I continued to walk on, closely watching my GPS, criss-crossing in between rice fields and crops with many locals saying ”only one”, clearly not used to seeing someone walk entirely alone and without a guide. At around 5 pm I spotted a group of tourists with their guide at the other side of a rice field and I knew I must be close to a tourist-approved village, as the sun sets at 6 pm. Rightly so, and at 6 pm I entered what was a major stop-over village on the Kalaw-Inle Trek. I then found out, that all the guided tours do the Kalaw-Inle as a tree-day hike, choosing various villages for staying overnight the first night, but most staying at this village on night two, unless continuing 2 km to a large monastery.
As I entered the village I immediately knew that I had entered the tourist trail, as a group of 10 walkers yelled ”welcome, you made it” from a table where they were having beers. I walked further into the village, approached some villagers, made the sign for sleeping and was immediately pointed to the house right next to me. Mats on the floor upstairs, bucket shower, toilet, dinner with beer and breakfast: All 7000 Kyats. Incredibly friendly hosts, clearly used to having walkers stay overnight. Almost no English was spoken apart from ”son” ”grandson” ”daughter-in-law”. Family is important here.

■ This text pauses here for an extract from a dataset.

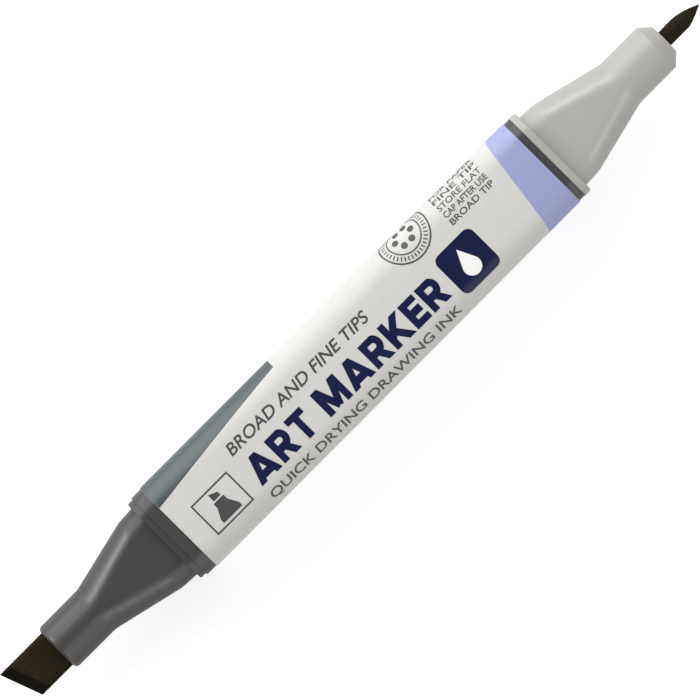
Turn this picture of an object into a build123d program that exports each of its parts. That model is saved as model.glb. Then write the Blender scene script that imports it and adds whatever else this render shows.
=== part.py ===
"""Twin-tip alcohol marker with both caps off: a square barrel with a chisel nib at one end
and a fine bullet nib at the other.

Millimetres. X runs along the marker, towards the fine nib, with x = 0 midway between the two
tips. Z points up out of the printed face. z = 0 is the face that the marker lies on.
"""

import os
from math import cos, radians, sin

from build123d import *

os.makedirs("parts", exist_ok=True)

# ---------------------------------------------------------------- driving dimensions
overall_length = 132.1          # chisel tip to fine tip
slip = 0.05                     # clearance on each side of pieces that slide together

# Barrel: a square tube
barrel_start = -36.3
barrel_end = 36.65
barrel_side = 14.68
barrel_corner = 3.3
cavity_side = 12.0
cavity_corner = 2.3
rib_width = 1.0                 # four ribs hold the reservoir off the cavity walls
rib_half_length = 28.5
edge_round = 0.15               # softened moulding edges

# Printed film round the barrel
label_start = -34.5
label_end = 35.55
label_thickness = 0.13

# Ink reservoir: a round fibre rod in a thin film sleeve
reservoir_radius = 4.65
reservoir_half_length = 34.25
sleeve_thickness = 0.15
sleeve_half_length = 33.5

# Front sections: each is a plug, a flange, a square base, a taper and a round nozzle
plug_end = 29.2                 # distance of each plug's inner end from mid-length
plug_corner = 2.25
seat = 34.3                     # distance of each reservoir seat from mid-length
seat_bore_radius = 4.1
base_corner = 3.0
throat_inset = 0.05             # the taper's small end lies this far inside the nozzle
throat_flat = 0.1               # width that each flat face of the taper keeps there
taper_round = 4.0               # blends the taper into the base
neck_round = 4.0                # blends the taper into the nozzle
neck_reach = 0.4                # the edge between them lies this near the taper's small end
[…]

The next day I was clearly on the tourist trail, meeting about 100 other walkers on the way down to Inle Lake. The trail I downloaded, stopped in a village with no road access close to the lake, where all the guided tourists take a boat to Nyaungschwe. I am sure I could have negotiated a boat as well, but I chose to walk back 2 km to the main road an negotiate a motor-bike to Nyaungschwe. So close (17 km) to Nyaungschwe and yet the villages on the Western shore of Inle lake are virtually untouched and the motorcycle driver and his mother clearly had not dealt with tourists before as they had no idea what to charge for the motorbike ride to Nyaungschwe.